Honolulu-born Charley Ane, whose father was recruited to Hawaii to play industrial league baseball, became the first Samoan at the Punahou School. There, at USC, and with the Detroit Lions, Ane was the archetypal Samoan, the quintessential teammate who brought the locker room together. In Detroit, Ane’s blocking gave quarterback Bobby Layne time to do what he did best—improvise like a jazz musician. Detroit made it to the NFL championship game three times in Ane’s first five years and won twice. Teammates voted him their captain for the 1958 and 1959 seasons. And when his playing days were over, Ane gave back as a coach at five high schools. Freitas and Sikahema came later, but like Lolotai and Ane, remained rooted in community and service.

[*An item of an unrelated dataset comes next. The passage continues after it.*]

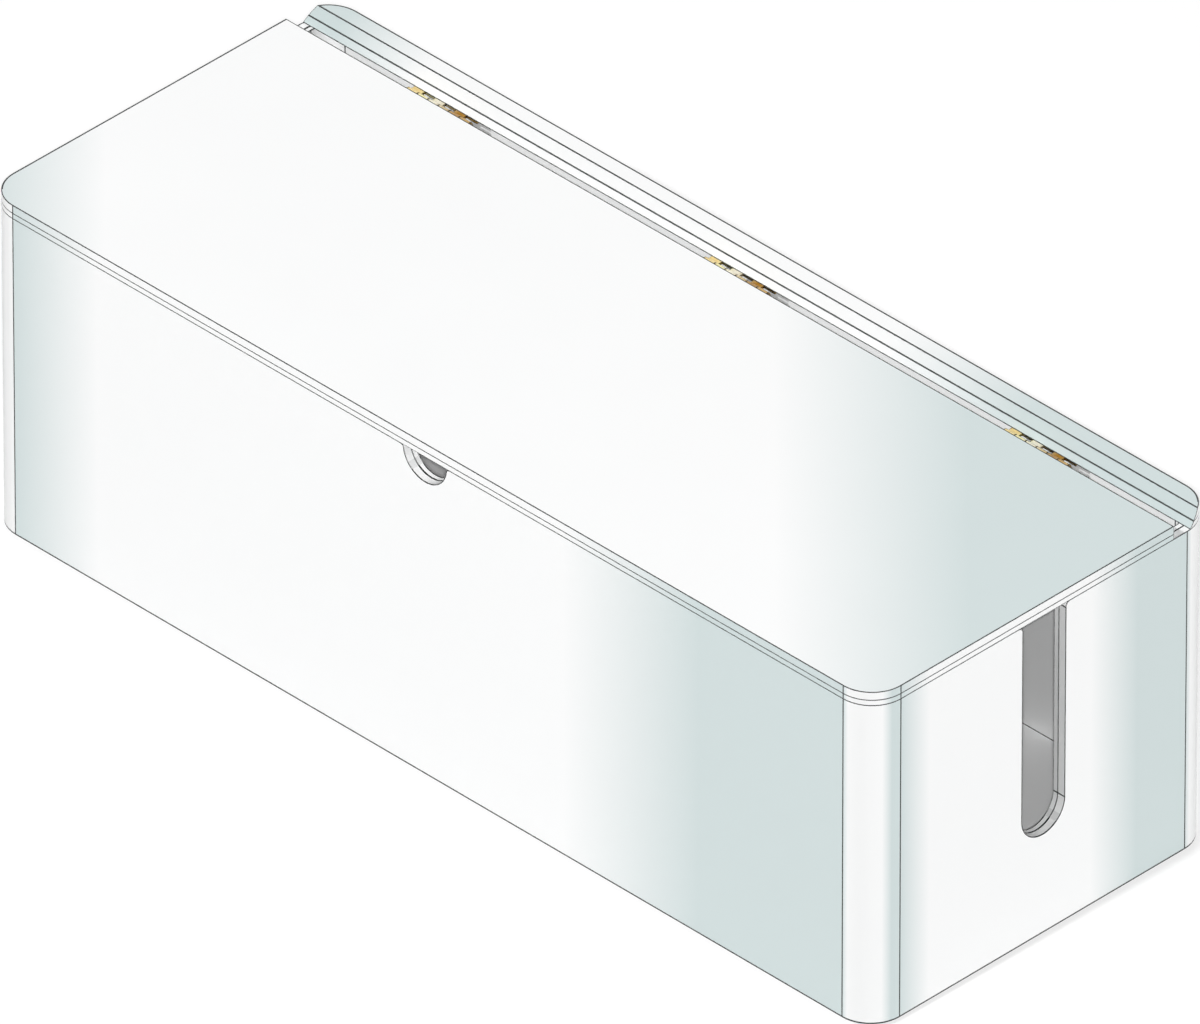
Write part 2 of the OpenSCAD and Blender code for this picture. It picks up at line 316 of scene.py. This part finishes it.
def make_corner_scribe():
    """Mask of the fine lines where a flat meets a round corner, and round the slots and notch."""
    group, coming, going = start_group("Corner Scribe", {
        "Half Length": 0.2, "Half Depth": 0.08, "Corner Radius": 0.01,
        "Slot Half Width": 0.01, "Slot Round Height": 0.05, "Slot Mouth Height": 0.12,
        "Rim Height": 0.12, "Width": 0.0003, "Hole Line": 0.0002}, ["Line"])
    spots, normals = place(group)
    half_line = calc(group, "MULTIPLY", coming["Width"], 0.5)
    flat_x = calc(group, "SUBTRACT", coming["Half Length"], coming["Corner Radius"])
    flat_y = calc(group, "SUBTRACT", coming["Half Depth"], coming["Corner Radius"])
    out_x = calc(group, "ABSOLUTE", spots["X"])
    out_y = calc(group, "ABSOLUTE", spots["Y"])

    def near(place_, line):
        gap = calc(group, "ABSOLUTE", calc(group, "SUBTRACT", place_, line))
        return calc(group, "LESS_THAN", gap, half_line)

    def beyond(place_, line):
        return calc(group, "GREATER_THAN", place_, calc(group, "SUBTRACT", line, half_line))

    upright = calc(group, "LESS_THAN", calc(group, "ABSOLUTE", normals["Z"]), 0.5)
    long_side = calc(group, "MULTIPLY", near(out_x, flat_x), beyond(out_y, flat_y))
    end_side = calc(group, "MULTIPLY", near(out_y, flat_y), beyond(out_x, flat_x))
    corner = calc(group, "MULTIPLY", calc(group, "MAXIMUM", long_side, end_side), upright)
    in_slot = calc(group, "LESS_THAN", out_y,
                   calc(group, "ADD", coming["Slot Half Width"], half_line))
    slot_wall = calc(group, "LESS_THAN", calc(group, "ABSOLUTE", normals["X"]), 0.5)
    tangents = calc(group, "MAXIMUM", near(spots["Z"], coming["Slot Round Height"]),
                    near(spots["Z"], coming["Slot Mouth Height"]))
    slot = calc(group, "MULTIPLY", tangents,
                calc(group, "MULTIPLY", in_slot,
                     calc(group, "MULTIPLY", slot_wall, beyond(out_x, flat_x))))

    def round_hole(along, low):
        """Within the line's width of a round bottomed hole, on the face that it is cut through."""
        drop = calc(group, "MINIMUM", calc(group, "SUBTRACT", spots["Z"], low), 0.0)
        off = calc(group, "SQRT", calc(group, "ADD", calc(group, "MULTIPLY", along, along),
                                       calc(group, "MULTIPLY", drop, drop)))
        return calc(group, "LESS_THAN", off, calc(group, "ADD", coming["Slot Half Width"],
                                                  coming["Hole Line"]))

    end_face = calc(group, "MULTIPLY", calc(group, "SUBTRACT", 1.0, slot_wall),
                    round_hole(out_y, coming["Slot Round Height"]))
    front_face = calc(group, "MULTIPLY",
                      calc(group, "LESS_THAN", normals["Y"], -0.5),
                      calc(group, "MULTIPLY", round_hole(out_x, coming["Rim Height"]),
                           calc(group, "LESS_THAN", spots["Y"], 0.0)))
    below_rim = calc(group, "LESS_THAN", spots["Z"], coming["Rim Height"])
    holes = calc(group, "MULTIPLY", below_rim, calc(group, "MAXIMUM", end_face, front_face))
    group.links.new(calc(group, "MAXIMUM", calc(group, "MAXIMUM", corner, slot), holes),
                    going["Line"])


def make_border_line():
    """Mask of the fine lines round a sheet's border: outline, front and rear, foot and top."""
    group, coming, going = start_group("Border Line", {
        "Half Length": 0.2, "Half Depth": 0.08, "Corner Radius": 0.01, "Front": -0.08,
        "Rear": 0.08, "Low": 0.0, "High": 0.13, "Level Width": 0.0003, "Foot Width": 0.0003,
        "Top Width": 0.0003, "Outer Edge": 0.0, "Inner Edge": NO_INNER_EDGE},
        ["Line"])
    spots, normals = place(group)

    def past_flat(value, half):
        return calc(group, "SUBTRACT", calc(group, "ABSOLUTE", value),
                    calc(group, "SUBTRACT", half, coming["Corner Radius"]))

    def square(value):
        held = calc(group, "MAXIMUM", value, 0.0)
        return calc(group, "MULTIPLY", held, held)

    past_x = past_flat(spots["X"], coming["Half Length"])
    past_y = past_flat(spots["Y"], coming["Half Depth"])
    outward = calc(group, "SQRT", calc(group, "ADD", square(past_x), square(past_y)))
    inward = calc(group, "MINIMUM", calc(group, "MAXIMUM", past_x, past_y), 0.0)
    from_outline = calc(group, "SUBTRACT", coming["Corner Radius"],
                        calc(group, "ADD", outward, inward))
    from_front = calc(group, "SUBTRACT", spots["Y"], coming["Front"])
    from_rear = calc(group, "SUBTRACT", coming["Rear"], spots["Y"])
    by_end = calc(group, "GREATER_THAN", past_x, past_y)
    away = either(group, by_end, calc(group, "GREATER_THAN", spots["Y"], 0.0),
                  calc(group, "LESS_THAN", spots["X"], 0.0))
    outline_share = calc(group, "ADD", 1.0, calc(group, "MULTIPLY", away, FAR_SIDE_EXTRA))
    outline_width = calc(group, "MULTIPLY", coming["Level Width"], outline_share)
    on_outline = calc(group, "LESS_THAN", calc(group, "SUBTRACT", from_outline,
                                               coming["Outer Edge"]), outline_width)
    from_inner = calc(group, "ABSOLUTE", calc(group, "SUBTRACT", coming["Inner Edge"],
                                              from_outline))
    from_edge = calc(group, "MINIMUM", from_inner, calc(group, "MINIMUM", from_front, from_rear))
    on_level = calc(group, "MAXIMUM", on_outline,
                    calc(group, "LESS_THAN", from_edge, coming["Level Width"]))
    on_foot = calc(group, "LESS_THAN", calc(group, "SUBTRACT", spots["Z"], coming["Low"]),
                   coming["Foot Width"])
    on_top = calc(group, "LESS_THAN", calc(group, "SUBTRACT", coming["High"], spots["Z"]),
                  coming["Top Width"])
    level = calc(group, "GREATER_THAN", calc(group, "ABSOLUTE", normals["Z"]), 0.8)
    group.links.new(either(group, level, calc(group, "MAXIMUM", on_foot, on_top), on_level),
                    going["Line"])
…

Junior Seau’s selection to the Pro Football Hall of Fame last summer and Marcus Mariotta’s Heisman Trophy honors a few months before—both firsts for Samoans—herald a growing wave of Polynesian talent. They are the descendants of a people who resisted conquest and colonization, but embraced Christianity in the 1800s and the U.S. military during World War II. The confluence of religion, military discipline and Faʻa Samoa (in the way of Samoa) created a football culture that coaches cherish.
Robert Louis Stevenson, who spent the last years of his life in Western Samoa, once called Samoans "god's best, at least, god's sweetest works." The more I know about these men and their back stories, the more I realize why Stevenson fell in love with Polynesians and their culture.
But there's a cost to this devotion to football, to playing with no fefe. Samoan boys, who train year-round on fields blistered with volcanic pebbles and use helmets that should have been discarded long ago, incur far too much neurological damage. They have a difficult time adjusting to college and maximizing the benefit of an athletic scholarship. More important, this micro-culture of football excellence coexists with a public health crisis. Samoans and Tongans are among the most diabetic and obese people on the planet, the consequence of forsaking a traditional diet for cheap and fast food.
Polynesians and youth from other disadvantaged communities may be the salvation of America’s most successful sporting enterprise at a time when the sons of better-off families are deserting the game. But the five men to be inducted into the Polynesian Football Hall of Fame this month tell a much deeper and meaningful story of sport and community.
Rob Ruck is a historian of sport at the University of Pittsburgh, currently finishing a book about football and Samoans. His last book, "Raceball: How the Major Leagues Colonized the Black and Latin Game," was a finalist for the PEN/ESPN Award for Literary Sports Writing.